Starting with the Radeon RX 5700 XT, the GPU has 40 RDNA compute units with 2,560 stream processors, for up to 9.75 Teraflops of bandwith. It will run at a 1605MHz base clock with a 1755MHz ‘game clock’ speed and up to 1905MHz turbo speed. Graphics cards based on this GPU will have 8GB of GDDR6 RAM on a 256-bit bus for 448GBps of memory bandwidth. Board power is rated at 225W.

The Radeon RX 5700 will feature 36 compute units with 2,304 stream processors. Its base, game clock and turbo speeds are 1465MHz, 1625MHz and 1725MHz respectively. It will also feature 8GB of GDDR6 RAM on a 256-bit bus, and board power is a more modest 180W.

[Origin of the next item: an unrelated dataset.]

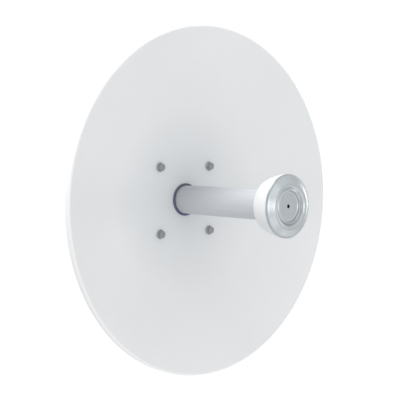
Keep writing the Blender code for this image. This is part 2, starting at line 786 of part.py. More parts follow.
def make_cover():
    """A flat lid with upright cooling fins."""
    front = HOUSING_BACK_Y + GAP
    half_w = HOUSING_HALF_W - COVER_INSET
    outline = rounded(
        rectangle((-half_w, HOUSING_BOTTOM + COVER_INSET), (half_w, HOUSING_TOP - COVER_INSET)),
        COVER_CORNER_R,
    )
    cover = add_object("housing_cover", prism(outline, "Y", front, front + COVER_T), "housing_cast")
    fins = bmesh.new()
    for k in range(FIN_COUNT):
        x = (k - (FIN_COUNT - 1) / 2) * FIN_PITCH
        low = (x - FIN_T / 2, front + COVER_T / 2, HOUSING_BOTTOM + FIN_END_BOTTOM)
        high = (x + FIN_T / 2, front + COVER_T + FIN_H, HOUSING_TOP - FIN_END_TOP)
        fin = bmesh.ops.create_cube(fins, size=1.0)["verts"]
        for vert in fin:
            vert.co = [lo if c < 0 else hi for c, lo, hi in zip(vert.co, low, high)]
    shape_with(cover, fins, "UNION", "housing_cover_fins")


def make_ports():
    """Under the housing: the port cover and the plugged cable gland."""
    face = HOUSING_BOTTOM - GAP
    low = (PORT_LEFT, PORT_Y - PORT_HALF_DEPTH, face - PORT_H)
    high = (PORT_RIGHT, PORT_Y + PORT_HALF_DEPTH, face)
    add_object("port_cover", bevelled_box(low, high, PORT_EDGE), "seal_black")
    sides = FASTENER_SIDES
    spot = (GLAND_X, PORT_Y)
    rings = [
        circle(GLAND_SEAT_R, face, sides, spot),
        hexagon(GLAND_FLATS, face - GLAND_SEAT_H, sides, spot, 0.0),
        hexagon(GLAND_FLATS, face - GLAND_HEX_H, sides, spot, 0.0),
        circle(GLAND_NUT_R, face - GLAND_HEX_H - GLAND_CHAMFER, sides, spot),
        circle(GLAND_NUT_R, face - GLAND_NUT_H, sides, spot),
        circle(GLAND_END_R, face - GLAND_END_H, sides, spot),
    ]
    upright = [[(x, z, y) for x, y, z in ring] for ring in rings]
    add_object("cable_gland", stack_rings(upright), "seal_black")


make_reflector()
make_feed()
make_dish_fasteners()
make_dish_bracket()
make_housing()
make_pole_bracket()
make_side_fasteners()
make_pole_clamps()
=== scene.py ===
import math

import bmesh
import bpy
from mathutils import Matrix, Quaternion, Vector


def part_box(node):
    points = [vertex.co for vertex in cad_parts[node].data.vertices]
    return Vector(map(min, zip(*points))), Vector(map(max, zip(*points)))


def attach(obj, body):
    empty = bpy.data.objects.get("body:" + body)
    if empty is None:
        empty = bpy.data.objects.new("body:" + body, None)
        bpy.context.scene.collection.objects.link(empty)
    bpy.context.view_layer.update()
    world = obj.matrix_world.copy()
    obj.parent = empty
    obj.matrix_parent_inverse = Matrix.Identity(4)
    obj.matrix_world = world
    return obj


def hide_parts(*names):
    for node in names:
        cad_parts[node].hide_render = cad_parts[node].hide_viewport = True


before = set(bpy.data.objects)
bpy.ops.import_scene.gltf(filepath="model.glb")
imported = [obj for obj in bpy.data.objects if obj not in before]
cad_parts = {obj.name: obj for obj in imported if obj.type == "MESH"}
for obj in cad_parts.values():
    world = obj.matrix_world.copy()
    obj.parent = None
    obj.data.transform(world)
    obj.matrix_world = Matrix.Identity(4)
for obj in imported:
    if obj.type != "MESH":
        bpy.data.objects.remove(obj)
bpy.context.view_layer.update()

MM = 0.001
TURN = 2 * math.pi
SIXTH = TURN / 6
GAP = 0.3 * MM
HANDS = {"left": -1, "right": 1}

# Easing of edges: points nearer than the weld are one, and the angles are in degrees
WELD = MM / 50
FLAT_ANGLE, EDGE_ANGLE = 1, 40
EDGE_SEGMENTS, BOX_SEGMENTS = 3, 6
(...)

Last but certainly not least is new AMD Radeon Software Adrenaline 2019 Edition version 19.7.1 (whew, that’s a mouthful) launching July 7. It boasts a slew of new features including anti-lag tech that aims to improve input-to-display response times and AMD Radeon Image Sharpening, an intelligent sharpening technology that looks far more compelling than Nvidia’s DLSS tech.

This post-processing effect has little to no performance impact (around one percent) and best yet, supports thousands of new and old games. You will need an RX 5700 series GPU to utilize it, however.